Kim Joon (Lee David) is the new kid on the block at this elite institution, and the film opens its pessimistic tale with him being interrogated as a suspect for Yoo-Jin's death. Kim is studious and determined to get in the nation's most prestigious university (Seoul National University), a dream that many Koreans share but few are actually able to achieve. His involvement in Yoo-jin's murder is unclear, and the film proceeds to take us back to when Kim first arrived at the school and slowly adds weight and perspective to the curious mysterious circumstances that shadow Yoo-jin's passing.

This is how "Pluto" progresses as present moments and tensions are juxtapositioned with the recent past. This choice of narrative structure is effective and thrilling, and spectators are allowed to witness the boiling of the kettle one bubble at a time. The fire driving the boil is a combination of your typical high school pressures (humiliation, peer pressure, social hierarchies, etc.) and the extraordinary, and tragic, consequences of Korean culture around education and achievement. Suicide, depression, and anxiety are splatter across the screen in varying shades and thickness, around which these young minds melt and mould into the curious casts society has burdened them with.

"Pluto" is not only a culturally significant feature that reveals the hardships and morbid consequences of unrealistic educational pressures, but it is, in its own right, a beautifully composed event flecked with subtle pronunciations of the problem at hand. One such comes from the film's name itself, "Pluto": the lost little planet who was expelled from the cosmic order due to recent definitional disputes or, in classic mythology, the Greek God of the underworld; both understands are echoed throughout the film as themes that enrich the unfolding tale beyond mere narrative progression. The former planets inclusion also seems particularly apt for describing the larger system at play here, the greater puppet masters (i.e. Korean educational culture) and the young souls who are ask to dance to the sounds of that system.
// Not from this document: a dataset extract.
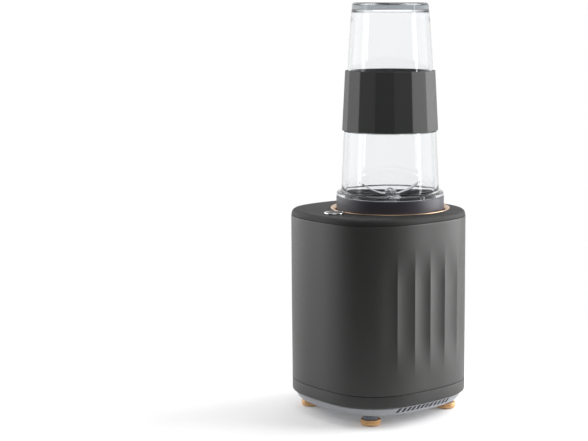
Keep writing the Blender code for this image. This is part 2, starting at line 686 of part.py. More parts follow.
def rotor_parts(rotor_axis):
    """Everything that turns with the motor's shaft, up to the drive coupler in the well."""
    stack_top = STACK_LOW + STATOR_STACK
    coupler_low = WELL_FLOOR_TOP + 0.7
    shaft_low = STACK_LOW - 43.0
    bore = SHAFT_RADIUS + GAP
    rod("motor_shaft", STEEL, SHAFT_RADIUS, shaft_low, coupler_low + 4.4, 16, parent=rotor_axis)

    slots = 10
    core_ring = []
    for i in range(slots):
        middle = 2 * pi * i / slots
        tooth, gap, depth = radians(11.5), radians(14.5), 13.6
        for angle, radius in (
            (middle - gap, depth), (middle - tooth, ARMATURE_RADIUS), (middle, ARMATURE_RADIUS),
            (middle + tooth, ARMATURE_RADIUS), (middle + gap, depth),
        ):
            core_ring.append((radius * cos(angle), radius * sin(angle)))
    bore_ring = [(bore * x / (x * x + y * y) ** 0.5, bore * y / (x * x + y * y) ** 0.5) for x, y in core_ring]
    levels = [(core_ring, STACK_LOW), (core_ring, stack_top), (bore_ring, stack_top), (bore_ring, STACK_LOW)]
    core = [[(x, y, z) for x, y in ring] for ring, z in levels]
    lofted("armature_core", IRON, core, True, parent=rotor_axis)

    windings = tube("armature_windings", WINDING, bore + 0.8, 17.0, stack_top + 0.4, stack_top + 5.4, 18,
                    parent=rotor_axis)
    join(windings, tube("windings_below", WINDING, bore + 0.8, 17.0, STACK_LOW - 5.4, STACK_LOW - 0.4, 18,
                        parent=rotor_axis))
    for i in range(slots):
        join(windings, block(
            f"slot_fill_{i}", WINDING, (14.6, -0.9, STACK_LOW - 3.0), (16.6, 0.9, stack_top + 3.0),
            parent=rotor_axis, turn=18 + 36 * i,
        ))
    bars = []
    for i in range(30):
        radius = COMMUTATOR_RADIUS if i % 3 else COMMUTATOR_RADIUS - 0.8
        bars.append((radius * cos(2 * pi * i / 30), radius * sin(2 * pi * i / 30)))
    inner = [(bore * x / (x * x + y * y) ** 0.5, bore * y / (x * x + y * y) ** 0.5) for x, y in bars]
    low, high = STACK_LOW - 18.0, STACK_LOW - 6.0
    levels = [(bars, low), (bars, high), (inner, high), (inner, low)]
    lofted("commutator", WINDING, [[(x, y, z) for x, y in ring] for ring, z in levels], True, parent=rotor_axis)

    fan_top = STACK_LOW - 33.0
    fan = turned("cooling_fan", PLASTIC_BLACK, [
        (bore, fan_top - 9.0), (8.0, fan_top - 9.0), (8.0, fan_top - 1.6), (FAN_RADIUS, fan_top - 1.6),
        (FAN_RADIUS, fan_top), (bore, fan_top),
    ], 18, True, parent=rotor_axis)
    for i in range(9):
        blade = block(f"fan_blade_{i}", PLASTIC_BLACK, (7.0, -0.8, fan_top - 8.5), (FAN_RADIUS - 0.5, 0.8, fan_top - 1.0),
                      parent=rotor_axis, turn=40 * i + 5)
        join(fan, blade)

    hub = coupler_low + 5.5
    coupler = turned("drive_coupler", PLASTIC_BLACK, [
        (bore, coupler_low), (COUPLER_RADIUS, coupler_low), (COUPLER_RADIUS, coupler_low + 2.0),
        (6.6, coupler_low + 2.0), (6.6, hub), (bore, hub),
    ], 18, True, parent=rotor_axis)
    for i in range(COUPLER_TEETH):
        middle = 360 / COUPLER_TEETH * i
        join(coupler, arc_block(
            f"drive_tooth_{i}", PLASTIC_BLACK, 6.0, COUPLER_RADIUS - 0.1, middle - 12, middle + 12,
            coupler_low + 1.0, coupler_low + 5.7, 2, parent=rotor_axis,
        ))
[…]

This tale of strained cogs in a cruel and over-demanding clock is an important one, and I have yet to be exposed to a more telling and nuanced depiction of the Korea's current scholastic state of affairs. There are not real antagonists here, only victims of circumstance and a demanding culture of excellence and self-sacrifice. The 'world' in which these sad shadows dance is the real tragedy, it is the sadistic space in which these young minds are asked to survive in a cruel and Darwinian fashion.